Records
## START

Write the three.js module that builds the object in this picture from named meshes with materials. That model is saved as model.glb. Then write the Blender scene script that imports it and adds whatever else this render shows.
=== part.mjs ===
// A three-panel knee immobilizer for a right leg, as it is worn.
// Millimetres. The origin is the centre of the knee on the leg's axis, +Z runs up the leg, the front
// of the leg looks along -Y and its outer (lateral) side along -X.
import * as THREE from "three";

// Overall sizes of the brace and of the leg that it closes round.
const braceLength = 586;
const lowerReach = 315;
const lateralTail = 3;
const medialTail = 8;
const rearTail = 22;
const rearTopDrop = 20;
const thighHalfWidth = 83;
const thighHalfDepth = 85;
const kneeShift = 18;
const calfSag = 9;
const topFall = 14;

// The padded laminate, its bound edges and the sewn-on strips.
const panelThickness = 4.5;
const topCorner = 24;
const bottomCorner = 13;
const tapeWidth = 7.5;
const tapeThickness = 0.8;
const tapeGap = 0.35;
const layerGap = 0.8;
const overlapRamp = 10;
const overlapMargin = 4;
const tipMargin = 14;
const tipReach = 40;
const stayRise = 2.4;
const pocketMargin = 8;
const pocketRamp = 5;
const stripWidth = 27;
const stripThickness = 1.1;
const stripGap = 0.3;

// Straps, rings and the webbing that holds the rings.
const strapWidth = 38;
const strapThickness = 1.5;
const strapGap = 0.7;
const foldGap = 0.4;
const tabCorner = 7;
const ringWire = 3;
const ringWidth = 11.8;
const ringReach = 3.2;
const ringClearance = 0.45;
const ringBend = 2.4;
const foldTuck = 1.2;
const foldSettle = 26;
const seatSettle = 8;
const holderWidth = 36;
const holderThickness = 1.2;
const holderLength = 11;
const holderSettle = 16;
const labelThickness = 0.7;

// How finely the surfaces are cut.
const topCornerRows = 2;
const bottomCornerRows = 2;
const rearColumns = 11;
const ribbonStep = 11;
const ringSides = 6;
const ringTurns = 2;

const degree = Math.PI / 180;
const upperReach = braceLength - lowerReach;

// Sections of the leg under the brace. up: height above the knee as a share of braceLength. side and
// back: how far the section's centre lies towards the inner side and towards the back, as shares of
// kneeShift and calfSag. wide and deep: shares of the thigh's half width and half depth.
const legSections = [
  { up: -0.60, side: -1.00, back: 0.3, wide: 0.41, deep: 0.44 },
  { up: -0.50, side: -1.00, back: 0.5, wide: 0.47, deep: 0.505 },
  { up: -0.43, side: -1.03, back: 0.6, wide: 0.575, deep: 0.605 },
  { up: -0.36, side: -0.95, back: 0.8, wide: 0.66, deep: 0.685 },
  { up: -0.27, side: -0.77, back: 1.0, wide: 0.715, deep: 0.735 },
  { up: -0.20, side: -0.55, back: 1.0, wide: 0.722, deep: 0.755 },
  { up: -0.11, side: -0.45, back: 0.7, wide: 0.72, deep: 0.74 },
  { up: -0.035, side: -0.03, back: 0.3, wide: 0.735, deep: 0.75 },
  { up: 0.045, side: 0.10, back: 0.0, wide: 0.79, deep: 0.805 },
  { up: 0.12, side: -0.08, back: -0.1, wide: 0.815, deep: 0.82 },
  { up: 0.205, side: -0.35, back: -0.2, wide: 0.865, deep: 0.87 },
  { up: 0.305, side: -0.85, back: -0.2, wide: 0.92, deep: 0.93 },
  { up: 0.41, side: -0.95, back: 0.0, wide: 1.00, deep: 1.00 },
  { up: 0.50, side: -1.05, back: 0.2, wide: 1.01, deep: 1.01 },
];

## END
## START

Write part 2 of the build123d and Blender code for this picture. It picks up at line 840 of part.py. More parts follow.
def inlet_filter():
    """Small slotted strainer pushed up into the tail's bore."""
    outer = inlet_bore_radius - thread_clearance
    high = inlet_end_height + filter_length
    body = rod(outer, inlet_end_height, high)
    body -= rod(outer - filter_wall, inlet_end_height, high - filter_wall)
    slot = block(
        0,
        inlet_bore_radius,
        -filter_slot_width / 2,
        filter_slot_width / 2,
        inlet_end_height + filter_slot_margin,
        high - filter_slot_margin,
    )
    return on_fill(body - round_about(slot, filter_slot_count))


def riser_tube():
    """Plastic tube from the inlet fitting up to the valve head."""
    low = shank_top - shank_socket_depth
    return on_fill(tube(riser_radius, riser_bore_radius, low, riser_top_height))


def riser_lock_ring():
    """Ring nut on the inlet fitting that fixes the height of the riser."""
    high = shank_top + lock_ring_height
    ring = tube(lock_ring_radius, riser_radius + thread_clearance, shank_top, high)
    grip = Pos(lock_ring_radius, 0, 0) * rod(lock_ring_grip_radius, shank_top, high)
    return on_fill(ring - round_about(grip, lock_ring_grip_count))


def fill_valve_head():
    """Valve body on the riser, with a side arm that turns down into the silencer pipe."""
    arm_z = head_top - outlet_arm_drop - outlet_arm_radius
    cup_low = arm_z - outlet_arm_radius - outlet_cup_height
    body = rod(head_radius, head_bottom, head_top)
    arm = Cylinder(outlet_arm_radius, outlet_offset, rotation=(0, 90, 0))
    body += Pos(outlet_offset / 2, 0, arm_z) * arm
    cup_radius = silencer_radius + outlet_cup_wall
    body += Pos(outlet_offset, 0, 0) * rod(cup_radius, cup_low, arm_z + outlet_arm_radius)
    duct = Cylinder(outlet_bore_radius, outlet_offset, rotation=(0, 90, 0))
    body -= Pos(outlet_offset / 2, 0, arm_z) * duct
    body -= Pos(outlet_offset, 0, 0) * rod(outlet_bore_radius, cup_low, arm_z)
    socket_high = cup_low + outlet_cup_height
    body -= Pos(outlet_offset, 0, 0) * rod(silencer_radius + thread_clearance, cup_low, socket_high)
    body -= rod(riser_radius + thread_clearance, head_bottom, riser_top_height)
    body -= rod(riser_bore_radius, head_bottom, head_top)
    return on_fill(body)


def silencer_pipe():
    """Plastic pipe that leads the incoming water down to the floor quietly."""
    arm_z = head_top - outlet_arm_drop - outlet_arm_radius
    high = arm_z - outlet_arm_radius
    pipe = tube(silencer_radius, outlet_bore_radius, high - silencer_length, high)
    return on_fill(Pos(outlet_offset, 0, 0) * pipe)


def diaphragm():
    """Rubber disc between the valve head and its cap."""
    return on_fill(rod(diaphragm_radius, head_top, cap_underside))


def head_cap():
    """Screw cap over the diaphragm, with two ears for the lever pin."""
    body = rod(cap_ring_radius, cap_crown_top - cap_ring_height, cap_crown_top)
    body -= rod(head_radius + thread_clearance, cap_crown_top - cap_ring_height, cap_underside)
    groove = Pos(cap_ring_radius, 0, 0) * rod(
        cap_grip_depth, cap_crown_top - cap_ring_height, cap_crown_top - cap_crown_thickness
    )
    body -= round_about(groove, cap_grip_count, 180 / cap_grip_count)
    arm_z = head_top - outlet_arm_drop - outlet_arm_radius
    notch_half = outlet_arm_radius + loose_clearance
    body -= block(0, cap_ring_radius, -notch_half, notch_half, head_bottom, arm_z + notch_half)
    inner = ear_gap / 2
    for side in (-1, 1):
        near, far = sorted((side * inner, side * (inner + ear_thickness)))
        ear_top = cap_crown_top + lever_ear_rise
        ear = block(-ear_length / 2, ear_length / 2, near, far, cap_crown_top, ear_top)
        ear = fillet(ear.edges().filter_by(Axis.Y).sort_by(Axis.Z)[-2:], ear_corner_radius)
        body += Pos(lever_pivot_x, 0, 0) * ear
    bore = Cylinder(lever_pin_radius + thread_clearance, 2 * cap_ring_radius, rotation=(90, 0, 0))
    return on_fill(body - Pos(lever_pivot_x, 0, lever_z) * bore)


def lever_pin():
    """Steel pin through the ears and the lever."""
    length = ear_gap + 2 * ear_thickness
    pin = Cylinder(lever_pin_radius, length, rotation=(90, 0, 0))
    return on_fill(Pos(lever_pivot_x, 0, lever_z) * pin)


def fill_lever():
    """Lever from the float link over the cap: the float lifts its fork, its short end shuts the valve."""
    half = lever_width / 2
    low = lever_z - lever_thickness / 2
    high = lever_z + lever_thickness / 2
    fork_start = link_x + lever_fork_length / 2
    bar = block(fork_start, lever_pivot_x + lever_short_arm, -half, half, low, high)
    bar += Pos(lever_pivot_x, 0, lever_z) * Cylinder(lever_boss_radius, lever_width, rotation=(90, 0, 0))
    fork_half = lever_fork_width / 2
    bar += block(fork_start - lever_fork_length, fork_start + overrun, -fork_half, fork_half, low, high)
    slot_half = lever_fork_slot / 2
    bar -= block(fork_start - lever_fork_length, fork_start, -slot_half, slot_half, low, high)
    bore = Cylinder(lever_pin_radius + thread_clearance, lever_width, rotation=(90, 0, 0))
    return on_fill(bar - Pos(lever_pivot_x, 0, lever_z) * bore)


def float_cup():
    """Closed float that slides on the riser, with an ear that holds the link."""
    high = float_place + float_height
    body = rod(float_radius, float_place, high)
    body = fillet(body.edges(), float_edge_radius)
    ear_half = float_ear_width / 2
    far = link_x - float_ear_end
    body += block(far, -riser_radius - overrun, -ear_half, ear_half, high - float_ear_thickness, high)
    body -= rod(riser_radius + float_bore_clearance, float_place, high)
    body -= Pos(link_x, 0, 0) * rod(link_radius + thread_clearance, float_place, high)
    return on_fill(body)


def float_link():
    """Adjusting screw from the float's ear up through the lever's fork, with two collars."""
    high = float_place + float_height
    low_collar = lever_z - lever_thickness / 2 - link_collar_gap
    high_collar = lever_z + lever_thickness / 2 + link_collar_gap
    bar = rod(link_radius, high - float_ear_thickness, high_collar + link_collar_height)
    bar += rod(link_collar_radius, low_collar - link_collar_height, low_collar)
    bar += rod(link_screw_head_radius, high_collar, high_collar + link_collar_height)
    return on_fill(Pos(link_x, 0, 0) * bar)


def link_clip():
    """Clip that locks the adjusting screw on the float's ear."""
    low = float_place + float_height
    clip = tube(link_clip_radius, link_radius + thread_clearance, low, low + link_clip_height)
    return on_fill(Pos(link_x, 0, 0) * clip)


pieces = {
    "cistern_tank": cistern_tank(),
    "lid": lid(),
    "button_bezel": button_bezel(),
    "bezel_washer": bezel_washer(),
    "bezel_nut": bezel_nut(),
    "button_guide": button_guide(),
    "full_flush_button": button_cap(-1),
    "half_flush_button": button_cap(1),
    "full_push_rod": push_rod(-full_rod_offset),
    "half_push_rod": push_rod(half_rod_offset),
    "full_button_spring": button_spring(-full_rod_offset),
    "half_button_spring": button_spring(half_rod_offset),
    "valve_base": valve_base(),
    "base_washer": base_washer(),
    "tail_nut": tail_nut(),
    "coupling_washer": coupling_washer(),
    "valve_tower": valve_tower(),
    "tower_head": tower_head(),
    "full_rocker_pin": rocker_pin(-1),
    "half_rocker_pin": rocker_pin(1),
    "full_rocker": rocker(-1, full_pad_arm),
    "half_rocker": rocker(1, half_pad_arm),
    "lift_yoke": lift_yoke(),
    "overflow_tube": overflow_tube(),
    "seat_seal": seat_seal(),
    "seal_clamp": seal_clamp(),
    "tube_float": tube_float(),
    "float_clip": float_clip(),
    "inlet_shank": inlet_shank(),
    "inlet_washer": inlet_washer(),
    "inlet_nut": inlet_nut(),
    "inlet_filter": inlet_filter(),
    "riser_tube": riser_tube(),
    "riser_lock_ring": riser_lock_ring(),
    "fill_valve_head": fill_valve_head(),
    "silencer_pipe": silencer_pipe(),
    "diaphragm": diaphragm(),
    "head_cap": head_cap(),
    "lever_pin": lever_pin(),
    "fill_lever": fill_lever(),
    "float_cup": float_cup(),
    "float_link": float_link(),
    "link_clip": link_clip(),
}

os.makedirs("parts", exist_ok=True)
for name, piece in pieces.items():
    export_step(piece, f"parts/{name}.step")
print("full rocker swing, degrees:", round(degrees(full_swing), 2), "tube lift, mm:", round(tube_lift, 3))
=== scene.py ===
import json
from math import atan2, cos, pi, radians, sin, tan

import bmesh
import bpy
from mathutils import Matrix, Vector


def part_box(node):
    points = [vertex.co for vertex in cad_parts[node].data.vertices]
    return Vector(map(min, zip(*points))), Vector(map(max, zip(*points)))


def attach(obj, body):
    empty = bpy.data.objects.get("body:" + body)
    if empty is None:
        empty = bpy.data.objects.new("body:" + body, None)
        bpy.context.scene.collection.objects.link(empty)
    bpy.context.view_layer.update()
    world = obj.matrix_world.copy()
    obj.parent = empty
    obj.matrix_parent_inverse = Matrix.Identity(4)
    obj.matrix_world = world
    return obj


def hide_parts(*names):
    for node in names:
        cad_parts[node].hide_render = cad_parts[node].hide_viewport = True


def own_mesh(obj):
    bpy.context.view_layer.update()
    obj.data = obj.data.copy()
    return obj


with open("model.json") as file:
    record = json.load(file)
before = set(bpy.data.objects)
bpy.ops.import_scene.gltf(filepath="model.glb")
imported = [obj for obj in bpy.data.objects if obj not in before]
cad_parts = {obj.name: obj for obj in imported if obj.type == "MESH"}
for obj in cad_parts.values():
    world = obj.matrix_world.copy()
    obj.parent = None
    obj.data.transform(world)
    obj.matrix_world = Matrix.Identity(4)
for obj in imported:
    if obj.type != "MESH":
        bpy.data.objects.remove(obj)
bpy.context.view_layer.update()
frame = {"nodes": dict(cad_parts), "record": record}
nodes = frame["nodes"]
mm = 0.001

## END

Search the entries for the word "Write", then gather every line that has it.

## WORKED SOLUTION:
Write the three.js module that builds the object in this picture from named meshes with materials. That model is saved as model.glb. Then write the Blender scene script that imports it and adds whatever else this render shows.
Write part 2 of the build123d and Blender code for this picture. It picks up at line 840 of part.py. More parts follow.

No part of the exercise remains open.